I used a combination of the debt snowball approach and paying off the highest interest loan first. I also chose to make payments in large chunks rather than a set amount on the same day each month. I knew I wanted to pay off the private loan early because it was accruing interest, but I also tackled one of my undergrad loans early on, because I could pay it off in one payment (the December 2008 payment). My final payment in September 2009 paid off the last of my undergraduate loans, just in time for my five-year reunion.

Back on track
For the last few months, I’ve taken a break from this aggressive loan paying, in part because the point I’m at in my degree program didn’t allow me to work as much recently. But I’m ready to tighten my budget again, and plan to devote at least $500 a month to my graduate student loans, comprised mostly of a Federal Direct loan now totaling just over $50,000 because about half of the amount is not subsidized and is accruing interest at 6.8% (a fixed rate — thanks a lot Uncle Sam!). In addition to putting money towards this loan I plan to save money in different “buckets” in my ING account for things like future travels and home improvements.

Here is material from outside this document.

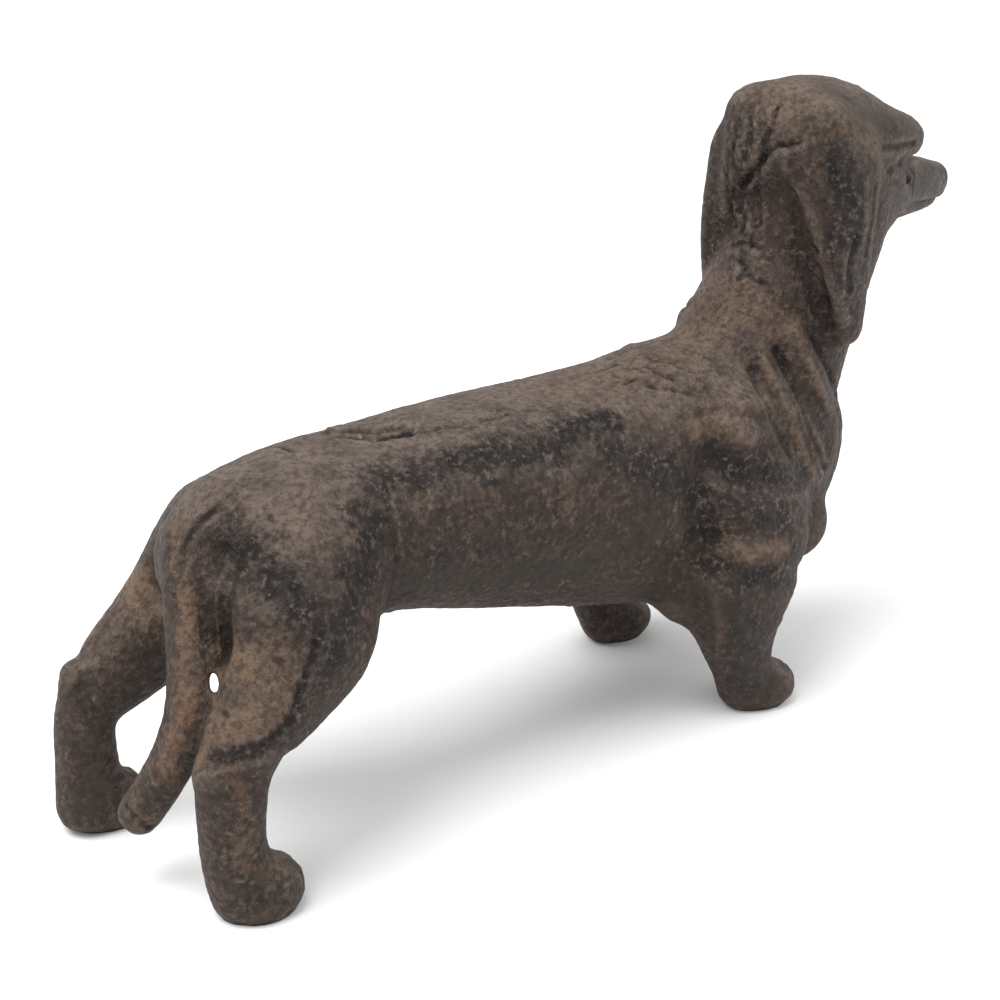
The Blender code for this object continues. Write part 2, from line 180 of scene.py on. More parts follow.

I wanted to share my story because I am an avid reader of Get Rich Slowly, and I hope I can inspire other young people out there struggling with student loan debt. You don’t have to stick to the “standard repayment plan” — most student loans have no prepayment penalties. Even if you don’t make a lot of money, it is possible to find extra money in your budget to pay down student loans early.

Reminder: This is a story from one of your fellow readers. Please be nice. After nearly a decade of blogging, I have a thick skin, but it can be scary to put your story out in public for the first time. Remember that this guest author isn’t a professional writer, and is just learning about money like you are.